Históricamente la ciudad es un espacio que permite tanto la individuación como la socialización. Un logro de la ciudad es permitir la soledad, la diferencia, el anonimato como proyecto personal; la clandestinidad, lo furtivo, la diferencia, los paseos sin objeto preciso de Baudelaire o las mesas de “sabihondos y suicidas” de Discepolo. Pero también es el espacio de lo colectivo voluntario, las “afinidades electivas”, masivas o tribales. La configuración física histórica de la ciudad permite una ajustada relación entre aquellas dos instancias, la individual y la social, ya que la fricción entre espacios de residencia, de trabajo, de ocio y de recreación potencia las interacciones personales.
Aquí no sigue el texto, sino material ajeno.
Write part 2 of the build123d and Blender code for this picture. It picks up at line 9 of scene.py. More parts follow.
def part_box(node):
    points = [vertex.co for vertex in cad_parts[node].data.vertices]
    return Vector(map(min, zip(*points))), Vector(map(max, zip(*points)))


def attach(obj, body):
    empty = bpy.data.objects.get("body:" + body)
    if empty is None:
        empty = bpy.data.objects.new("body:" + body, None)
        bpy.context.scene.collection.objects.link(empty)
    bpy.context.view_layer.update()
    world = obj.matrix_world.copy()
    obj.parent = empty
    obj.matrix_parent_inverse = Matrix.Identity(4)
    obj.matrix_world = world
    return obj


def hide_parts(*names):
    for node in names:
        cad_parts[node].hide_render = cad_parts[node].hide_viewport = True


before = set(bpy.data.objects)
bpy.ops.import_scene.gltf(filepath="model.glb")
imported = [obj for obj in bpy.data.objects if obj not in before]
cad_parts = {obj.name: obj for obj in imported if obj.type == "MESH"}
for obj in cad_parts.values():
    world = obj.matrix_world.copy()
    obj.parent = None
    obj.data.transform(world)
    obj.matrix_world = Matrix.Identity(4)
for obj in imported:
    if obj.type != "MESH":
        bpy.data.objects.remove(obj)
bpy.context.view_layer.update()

Por el contrario, la segmentación en distritos con una sola función atenta contra esa relación; es el caso de los “distritos de arte”, “de la innovación” o “del conocimiento”, las casas de gobierno o centros cívicos alejados de los centros ciudadanos tradicionales y reconocidos, los campus universitarios aislados, los centros comerciales cerrados y alejados, etc. El problema se potencia y se agrava con la creciente dispersión de la ciudad en el territorio, la llamada “ciudad difusa”, que además es insostenible en lo ambiental por hacer imprescindible el uso del automóvil privado (con la consiguiente emisión de gases y consumo de combustible). Fragmentación y segmentación erosionan las bases sociales y espaciales de la ciudad como proyecto humano. La deformación de la vida social urbana en la ciudad del siglo XX se manifestaba en la despersonalización y la masa, en la anomia. En nuestra época, el factor que disgrega la socialidad es la segmentación por capacidades de consumo, por “targets”. Un signo de época es el algoritmo de Facebook como disciplinador de relaciones y contactos personales.

Vamos entonces a (y en buena parte ya estamos en) una sociedad de minorías entremezcladas, asimétricas, de reclamos parciales y cruzados, muy distinta de la ciudad de clases que conocimos en el siglo XX. En ese contexto la ciudad será objeto de tensiones y pujas de distinto tipo; algunas se manifestarán como continuidad o resurgimiento de conflictos históricos (de clase, de etnia, de distribución, de género, de valores religiosos, culturales o morales) y otras aportarán distintos grados de novedad.

No será la menor de esas tensiones la que enfrente la necesidad personal de restablecer una unidad entre lo individual y lo social con las aspiraciones de fragmentación y segmentación que impulsa el mundo corporativo. Esto genera la necesidad de un nuevo proyecto colectivo de reconstitución para la ciudad, siempre como espacio de mediación entre lo individual y lo colectivo, como el campo de fricción entre lo público y lo privado.

De los muchos aspectos que definen a la ciudad, aquellos sobre los que tratan los principios aquí expuestos son básicamente los componentes físicos y construidos de la ciudad, pero en estrecha relación con aquellos que se vinculan a lo social, cultural, político y económico. Sin esa relación fina, que no es meramente de causa y efecto y mucho menos sujeta a determinismos de una u otra especie, la ciudad no es ciudad sino mera escenografía o una abstracción conceptual.

En ocasión de cumplir 80 años, Jorge Luis Borges ironizó en una entrevista televisiva sobre las supersticiones implícitas en el prestigio del sistema decimal. Es muy probable que esa superstición nos haya llevado a comprimir y desagregar alternativamente nuestros principios. Son 10, podrían haber sido 9, podrían ser 11 o 12, 7 o 15. Como veremos en su desarrollo, usted mismo y su ciudad pueden reconvertir este decálogo de acuerdo a sus necesidades. Las ciudades tienen el derecho (y la obligación) de tener sus propios objetivos, su propio modelo, su propia agenda. Y de eso se trata el primer principio.

*- Puede suceder también que en realidad usted lo crea. En ese caso, no se asuste; este libro puede también servirle para reflexionar sobre esa idea y (esperamos) corregirla.